Sunday, 5 February 2012

Skeletons in the political closet


It’s cold outside, and for the sake of distraction I seem to be ploughing my way through the West Wing, and romantic tales of political skulduggery.

On Friday Chris Huhne resigned as Energy secretary, under the suspicion that he may have committed a crime 9 years ago. Yesterday 101 Tory MPs revolt against government policy on renewable energy, and the cause of dirty power surges ahead.

Now I’m not much of one for conspiracy theories, if for no reason than I think such things are difficult to keep secret, but I do believe in the establishment. A disorganised network of the great and good, who went to school and university with each other, who play golf, share lodges, port, cigars and the after dinner scheme.

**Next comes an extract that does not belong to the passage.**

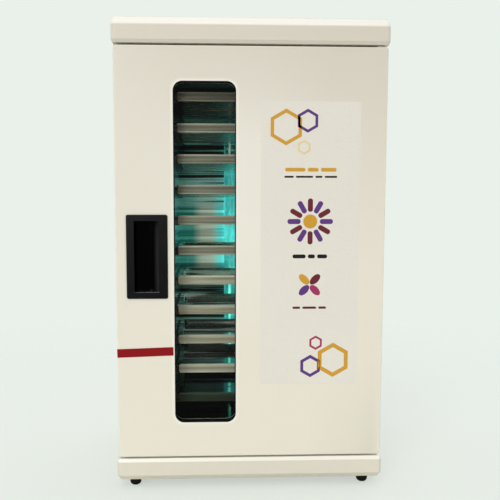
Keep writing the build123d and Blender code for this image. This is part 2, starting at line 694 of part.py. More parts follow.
def lamp_holder(z):
    """A round-nosed holder on the chamber's back sheet, with a neck through the sheet."""
    z0, z1 = z - HOLDER_THICKNESS / 2, z + HOLDER_THICKNESS / 2
    nose_y = chamber_rear - HOLDER_REACH + HOLDER_WIDTH / 2
    body = block(chamber_x - HOLDER_WIDTH / 2, chamber_x + HOLDER_WIDTH / 2, nose_y, chamber_rear, z0, z1)
    body += rod_z(chamber_x, nose_y, HOLDER_WIDTH / 2, z0, z1)
    return body + rod_y(chamber_x, z, SPIGOT_DIAMETER / 2, chamber_rear - OVERRUN, spigot_end)


def make_lamp_holders():
    slot_half_x = LAMP_PIN_SPACING / 2 + LAMP_PIN_DIAMETER / 2 + RUN_CLEARANCE
    slot_half_y = LAMP_PIN_DIAMETER / 2 + RUN_CLEARANCE
    slot_reach = LAMP_PIN_LENGTH + RUN_CLEARANCE
    lower = lamp_holder(lower_holder_z)
    lower -= block(chamber_x - slot_half_x, chamber_x + slot_half_x,
                   lamp_y - slot_half_y, lamp_y + slot_half_y, lamp_bottom - slot_reach, lamp_bottom)
    upper = lamp_holder(upper_holder_z)
    upper -= block(chamber_x - slot_half_x, chamber_x + slot_half_x,
                   lamp_y - slot_half_y, lamp_y + slot_half_y, lamp_top, lamp_top + slot_reach)
    return Compound(children=[lower, upper])


def make_lamp_reflector():
    """A hat-shaped sheet behind the lamp, with a narrow lip down each side."""
    z0 = lamp_bottom - HOLDER_CLEARANCE + REFLECTOR_END_GAP
    z1 = lamp_top + HOLDER_CLEARANCE - REFLECTOR_END_GAP
    half = REFLECTOR_BASE / 2
    base_y = chamber_rear - REFLECTOR_SHEET
    lip_y = chamber_rear - REFLECTOR_DEPTH
    sheet = block(chamber_x - half, chamber_x + half, base_y, chamber_rear, z0, z1)
    for side in (-1, 1):
        wall_x = chamber_x + side * half
        wall_inner = wall_x - side * REFLECTOR_SHEET
        lip_x = wall_x + side * (REFLECTOR_LIP - REFLECTOR_SHEET)
        sheet += block(min(wall_x, wall_inner), max(wall_x, wall_inner), lip_y, chamber_rear, z0, z1)
        sheet += block(min(wall_inner, lip_x), max(wall_inner, lip_x),
                       lip_y, lip_y + REFLECTOR_SHEET, z0, z1)
    return sheet


# ---------------------------------------------------------------------------------------------
# Electrical bay
# ---------------------------------------------------------------------------------------------

def make_ballast():
    width, depth, height = BALLAST_SIZE
    x1 = bay_wall
    y0, y1 = bay_y - depth / 2, bay_y + depth / 2
    core = block(x1 - width, x1, y0, y1, ballast_z, ballast_z + height)
    tabs = block(x1 - BALLAST_TAB_THICKNESS, x1, y0, y1,
                 ballast_z - BALLAST_TAB, ballast_z + height + BALLAST_TAB)
    return core + tabs


def make_starter():
    socket_x, socket_y, socket_z = STARTER_SOCKET_SIZE
    x1 = bay_wall
    socket = block(x1 - socket_x, x1, bay_y - socket_y / 2, bay_y + socket_y / 2,
                   starter_z - socket_z / 2, starter_z + socket_z / 2)
    can = rod_x(bay_y, starter_z, STARTER_DIAMETER / 2, x1 - socket_x - STARTER_LENGTH, x1 - socket_x)
    return socket + can


def make_terminal_block():
    """A terminal block with its own clamping screws, each at the bottom of its well."""
    thickness, length, height = TERMINAL_SIZE
    x1 = bay_wall
    body = block(x1 - thickness, x1, bay_y - length / 2, bay_y + length / 2,
                 terminal_z - height / 2, terminal_z + height / 2)
    well_floor = x1 - thickness / 2
    screw_top = well_floor - TERMINAL_SCREW_LENGTH
    screws = []
    for way in range(TERMINAL_WAYS):
        y = bay_y + length * ((way + 0.5) / TERMINAL_WAYS - 0.5)
        body -= rod_x(y, terminal_z, TERMINAL_SCREW_DIAMETER / 2,
                      x1 - thickness - OVERRUN, well_floor)
        screw = rod_x(y, terminal_z, TERMINAL_SCREW_DIAMETER / 2 - FIT_CLEARANCE, screw_top, well_floor)
        screws.append(screw - block(screw_top - OVERRUN, screw_top + TERMINAL_SCREW_SLOT_DEPTH,
                                    y - TERMINAL_SCREW_DIAMETER, y + TERMINAL_SCREW_DIAMETER,
                                    terminal_z - SCREW_SLOT_WIDTH / 2, terminal_z + SCREW_SLOT_WIDTH / 2))
    return Compound(children=[body] + screws)


def make_mains_inlet():
    """A three-pin appliance inlet that faces the rear."""
    flange = upright_plate(bay_x, inlet_z, INLET_FLANGE_WIDTH, INLET_FLANGE_HEIGHT,
                           INLET_FLANGE_RADIUS, body_rear, inlet_mouth)
    body = block(bay_x - INLET_BODY_WIDTH / 2, bay_x + INLET_BODY_WIDTH / 2,
                 body_rear - INLET_BODY_DEPTH, body_rear,
                 inlet_z - INLET_BODY_HEIGHT / 2, inlet_z + INLET_BODY_HEIGHT / 2)
    socket_floor = inlet_mouth - INLET_SOCKET_DEPTH
    inlet = flange + body - block(bay_x - INLET_SOCKET_WIDTH / 2, bay_x + INLET_SOCKET_WIDTH / 2,
                                  socket_floor, inlet_mouth + OVERRUN,
                                  inlet_z - INLET_SOCKET_HEIGHT / 2, inlet_z + INLET_SOCKET_HEIGHT / 2)
    pins = [(-INLET_PIN_SPACING, 0), (INLET_PIN_SPACING, 0), (0, INLET_EARTH_OFFSET)]
    for offset_x, offset_z in pins:
        x, z = bay_x + offset_x, inlet_z + offset_z
        inlet += block(x - INLET_PIN_WIDTH / 2, x + INLET_PIN_WIDTH / 2,
                       socket_floor - OVERRUN, inlet_mouth - INLET_PIN_SINK,
                       z - INLET_PIN_HEIGHT / 2, z + INLET_PIN_HEIGHT / 2)
    for x in inlet_screw_places():
        inlet -= rod_y(x, inlet_z, SCREW_SHANK_DIAMETER / 2, body_rear - OVERRUN, inlet_mouth)
        inlet -= inlet_screw_head(x)
    return inlet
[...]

I also believe in both political realities and the advantages of a journalist sitting on a good story, until it becomes worth something. Nine years is a long time for the police to consider whether a crime has been committed, especially when an MP is involved, albeit 9 years ago he was more of irrelevance to the political process.

So someone has been sitting on the story, and the case for 9 years, and now is the time they’ve decided to roll it out. Innocent or guilty, his reputation is tarnished, and the green agenda has suffered. The question is who? And why? And in the coincidence to the Tory MP rebellion is their a hidden hand of the big energy utilities, the nuclear industry? The fossil fuel lobby? Or simply that network of old chums looking out for one another.

I can’t really conceive why anyone would oppose a clean energy future, but that conspiracy exists. Someone, with money and power, orchestrated the hack on the University of East Anglia, and planned a media strategy around those emails in the lead up to Copenhagen. So if one conspiracy exists, perhaps there is some sanity to thinking the events of the last 48hrs, are the work of the same vested interests.

To conclude I’d hesitate to call Huhne a martyr of the energy revolution, but with a list of 101 MPs to play with, and a new list of marginal to consider, we know where the reactionary bourgeoisie might be found.